Supplied records –
____

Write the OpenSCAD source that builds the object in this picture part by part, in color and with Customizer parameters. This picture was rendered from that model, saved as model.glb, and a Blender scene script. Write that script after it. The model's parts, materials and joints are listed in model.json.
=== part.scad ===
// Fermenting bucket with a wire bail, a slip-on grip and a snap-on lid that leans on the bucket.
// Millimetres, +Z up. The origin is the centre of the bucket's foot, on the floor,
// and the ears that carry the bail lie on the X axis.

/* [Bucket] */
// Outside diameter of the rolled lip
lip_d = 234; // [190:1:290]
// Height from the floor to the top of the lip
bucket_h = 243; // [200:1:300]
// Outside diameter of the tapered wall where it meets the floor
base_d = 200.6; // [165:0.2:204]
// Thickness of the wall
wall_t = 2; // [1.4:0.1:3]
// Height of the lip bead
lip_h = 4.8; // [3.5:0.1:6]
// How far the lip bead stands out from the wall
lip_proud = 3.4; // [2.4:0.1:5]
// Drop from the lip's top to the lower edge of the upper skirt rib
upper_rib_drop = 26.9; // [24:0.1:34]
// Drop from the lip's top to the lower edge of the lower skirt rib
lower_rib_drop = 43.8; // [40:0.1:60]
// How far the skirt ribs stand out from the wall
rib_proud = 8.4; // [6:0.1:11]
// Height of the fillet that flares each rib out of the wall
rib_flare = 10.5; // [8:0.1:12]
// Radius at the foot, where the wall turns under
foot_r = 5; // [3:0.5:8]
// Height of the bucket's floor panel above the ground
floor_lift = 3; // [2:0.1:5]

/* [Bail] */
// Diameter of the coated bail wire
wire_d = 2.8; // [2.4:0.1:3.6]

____

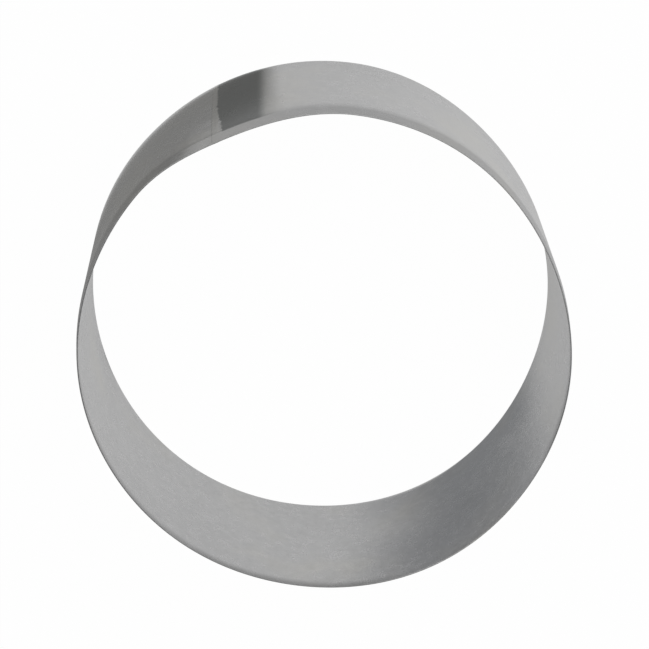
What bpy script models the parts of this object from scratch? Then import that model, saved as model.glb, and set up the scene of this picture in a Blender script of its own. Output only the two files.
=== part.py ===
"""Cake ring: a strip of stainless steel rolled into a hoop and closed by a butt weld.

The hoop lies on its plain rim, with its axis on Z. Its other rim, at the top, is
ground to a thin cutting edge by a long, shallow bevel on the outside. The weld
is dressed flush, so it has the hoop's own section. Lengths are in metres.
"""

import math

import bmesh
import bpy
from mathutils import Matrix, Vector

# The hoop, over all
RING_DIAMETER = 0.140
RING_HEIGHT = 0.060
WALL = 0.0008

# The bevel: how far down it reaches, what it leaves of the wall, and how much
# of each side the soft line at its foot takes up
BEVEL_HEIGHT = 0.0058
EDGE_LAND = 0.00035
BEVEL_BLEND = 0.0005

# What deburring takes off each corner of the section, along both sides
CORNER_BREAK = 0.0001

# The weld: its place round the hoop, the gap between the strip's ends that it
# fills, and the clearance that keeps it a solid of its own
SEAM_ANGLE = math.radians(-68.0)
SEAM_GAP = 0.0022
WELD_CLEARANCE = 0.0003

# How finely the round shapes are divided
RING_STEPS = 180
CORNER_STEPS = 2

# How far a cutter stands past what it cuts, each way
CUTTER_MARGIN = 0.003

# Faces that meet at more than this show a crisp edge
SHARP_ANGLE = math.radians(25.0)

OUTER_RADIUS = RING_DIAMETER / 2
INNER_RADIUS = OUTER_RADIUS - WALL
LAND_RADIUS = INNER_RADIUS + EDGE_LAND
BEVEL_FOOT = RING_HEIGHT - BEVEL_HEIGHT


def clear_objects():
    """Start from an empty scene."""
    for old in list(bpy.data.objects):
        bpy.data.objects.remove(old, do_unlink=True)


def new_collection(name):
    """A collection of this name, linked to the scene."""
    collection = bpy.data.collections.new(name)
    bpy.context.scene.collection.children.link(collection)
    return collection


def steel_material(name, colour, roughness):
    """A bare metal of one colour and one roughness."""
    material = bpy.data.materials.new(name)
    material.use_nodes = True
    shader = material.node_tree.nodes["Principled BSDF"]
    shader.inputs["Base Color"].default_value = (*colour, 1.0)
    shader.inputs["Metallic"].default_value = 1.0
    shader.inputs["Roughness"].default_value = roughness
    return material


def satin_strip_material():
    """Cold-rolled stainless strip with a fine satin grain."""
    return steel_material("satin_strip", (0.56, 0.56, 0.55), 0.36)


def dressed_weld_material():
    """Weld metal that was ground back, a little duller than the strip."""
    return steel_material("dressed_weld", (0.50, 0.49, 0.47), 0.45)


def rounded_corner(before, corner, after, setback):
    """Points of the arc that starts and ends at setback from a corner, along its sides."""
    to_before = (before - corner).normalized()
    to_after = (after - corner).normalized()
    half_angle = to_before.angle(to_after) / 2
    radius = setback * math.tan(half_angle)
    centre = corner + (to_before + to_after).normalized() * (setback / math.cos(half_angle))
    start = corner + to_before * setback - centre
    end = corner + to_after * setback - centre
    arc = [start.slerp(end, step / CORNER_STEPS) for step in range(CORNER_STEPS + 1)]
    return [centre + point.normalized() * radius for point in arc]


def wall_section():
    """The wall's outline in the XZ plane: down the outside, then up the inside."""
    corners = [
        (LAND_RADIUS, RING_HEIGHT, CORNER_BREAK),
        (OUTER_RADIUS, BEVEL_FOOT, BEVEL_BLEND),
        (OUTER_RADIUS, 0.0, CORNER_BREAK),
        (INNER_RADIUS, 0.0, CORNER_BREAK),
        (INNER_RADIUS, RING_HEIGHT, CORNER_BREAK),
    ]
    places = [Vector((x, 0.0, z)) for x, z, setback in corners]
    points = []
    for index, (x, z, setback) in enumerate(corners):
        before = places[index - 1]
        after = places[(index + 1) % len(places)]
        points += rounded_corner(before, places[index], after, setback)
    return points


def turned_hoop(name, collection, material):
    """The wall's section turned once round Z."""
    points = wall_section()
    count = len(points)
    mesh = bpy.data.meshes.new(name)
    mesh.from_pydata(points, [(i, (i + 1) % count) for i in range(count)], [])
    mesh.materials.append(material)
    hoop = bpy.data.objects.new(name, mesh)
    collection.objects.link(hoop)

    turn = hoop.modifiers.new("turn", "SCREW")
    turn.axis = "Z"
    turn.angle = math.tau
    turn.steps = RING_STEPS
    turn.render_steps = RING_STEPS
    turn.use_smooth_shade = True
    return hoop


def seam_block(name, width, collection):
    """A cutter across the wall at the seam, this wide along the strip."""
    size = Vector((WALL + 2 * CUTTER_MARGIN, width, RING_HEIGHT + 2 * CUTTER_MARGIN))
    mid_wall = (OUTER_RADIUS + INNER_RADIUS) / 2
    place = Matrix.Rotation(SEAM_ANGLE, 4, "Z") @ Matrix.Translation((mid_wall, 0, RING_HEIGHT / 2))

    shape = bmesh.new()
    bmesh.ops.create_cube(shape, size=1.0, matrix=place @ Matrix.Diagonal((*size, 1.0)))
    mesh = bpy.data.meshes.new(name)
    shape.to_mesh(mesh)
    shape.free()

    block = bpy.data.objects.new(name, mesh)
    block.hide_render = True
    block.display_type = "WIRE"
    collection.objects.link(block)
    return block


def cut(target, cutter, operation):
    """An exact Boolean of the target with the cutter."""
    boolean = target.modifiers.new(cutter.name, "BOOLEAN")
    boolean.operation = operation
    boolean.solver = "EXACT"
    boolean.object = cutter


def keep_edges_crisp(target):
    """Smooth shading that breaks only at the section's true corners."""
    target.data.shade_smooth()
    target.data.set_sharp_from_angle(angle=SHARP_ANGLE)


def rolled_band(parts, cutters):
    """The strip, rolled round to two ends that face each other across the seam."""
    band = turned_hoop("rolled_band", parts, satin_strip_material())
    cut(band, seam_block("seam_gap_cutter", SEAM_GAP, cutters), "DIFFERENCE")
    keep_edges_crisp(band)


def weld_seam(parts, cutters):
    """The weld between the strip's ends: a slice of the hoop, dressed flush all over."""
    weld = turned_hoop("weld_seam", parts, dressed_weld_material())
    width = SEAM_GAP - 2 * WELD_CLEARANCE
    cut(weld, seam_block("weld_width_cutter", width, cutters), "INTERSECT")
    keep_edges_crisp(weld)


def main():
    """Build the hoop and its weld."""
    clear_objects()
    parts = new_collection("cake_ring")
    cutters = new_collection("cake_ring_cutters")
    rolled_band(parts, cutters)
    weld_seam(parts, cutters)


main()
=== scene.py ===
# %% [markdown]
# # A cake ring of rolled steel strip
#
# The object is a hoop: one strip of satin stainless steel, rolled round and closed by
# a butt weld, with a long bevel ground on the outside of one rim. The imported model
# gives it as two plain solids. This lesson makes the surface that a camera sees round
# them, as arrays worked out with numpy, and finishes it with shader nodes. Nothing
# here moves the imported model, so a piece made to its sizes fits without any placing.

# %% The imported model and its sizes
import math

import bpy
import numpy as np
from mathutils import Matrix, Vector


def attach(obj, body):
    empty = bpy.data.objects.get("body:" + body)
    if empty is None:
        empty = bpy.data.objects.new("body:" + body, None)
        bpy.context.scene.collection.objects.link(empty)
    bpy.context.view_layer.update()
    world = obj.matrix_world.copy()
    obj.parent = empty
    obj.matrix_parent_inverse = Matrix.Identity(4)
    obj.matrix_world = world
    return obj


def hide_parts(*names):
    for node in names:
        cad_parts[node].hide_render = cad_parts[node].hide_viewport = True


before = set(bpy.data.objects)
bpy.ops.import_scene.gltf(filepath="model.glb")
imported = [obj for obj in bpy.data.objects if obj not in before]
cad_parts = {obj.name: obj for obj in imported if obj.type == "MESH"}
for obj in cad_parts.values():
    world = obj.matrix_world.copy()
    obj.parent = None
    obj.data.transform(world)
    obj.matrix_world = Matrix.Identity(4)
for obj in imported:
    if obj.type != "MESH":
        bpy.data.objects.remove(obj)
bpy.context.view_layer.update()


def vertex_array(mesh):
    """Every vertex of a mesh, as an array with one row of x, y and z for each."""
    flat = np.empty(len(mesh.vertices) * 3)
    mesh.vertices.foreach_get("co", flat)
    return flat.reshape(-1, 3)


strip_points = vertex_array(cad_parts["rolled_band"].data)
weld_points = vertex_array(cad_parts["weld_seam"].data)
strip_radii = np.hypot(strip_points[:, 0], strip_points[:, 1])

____

Between the line containing "width = SEAM_GAP - 2 * WELD_CLEARANCE" and the line containing "obj.parent = empty" lies the part to return. Return it exactly, counting both of those lines.

Answer to this exercise –
    width = SEAM_GAP - 2 * WELD_CLEARANCE
    cut(weld, seam_block("weld_width_cutter", width, cutters), "INTERSECT")
    keep_edges_crisp(weld)


def main():
    """Build the hoop and its weld."""
    clear_objects()
    parts = new_collection("cake_ring")
    cutters = new_collection("cake_ring_cutters")
    rolled_band(parts, cutters)
    weld_seam(parts, cutters)


main()
=== scene.py ===
# %% [markdown]
# # A cake ring of rolled steel strip
#
# The object is a hoop: one strip of satin stainless steel, rolled round and closed by
# a butt weld, with a long bevel ground on the outside of one rim. The imported model
# gives it as two plain solids. This lesson makes the surface that a camera sees round
# them, as arrays worked out with numpy, and finishes it with shader nodes. Nothing
# here moves the imported model, so a piece made to its sizes fits without any placing.

# %% The imported model and its sizes
import math

import bpy
import numpy as np
from mathutils import Matrix, Vector


def attach(obj, body):
    empty = bpy.data.objects.get("body:" + body)
    if empty is None:
        empty = bpy.data.objects.new("body:" + body, None)
        bpy.context.scene.collection.objects.link(empty)
    bpy.context.view_layer.update()
    world = obj.matrix_world.copy()
    obj.parent = empty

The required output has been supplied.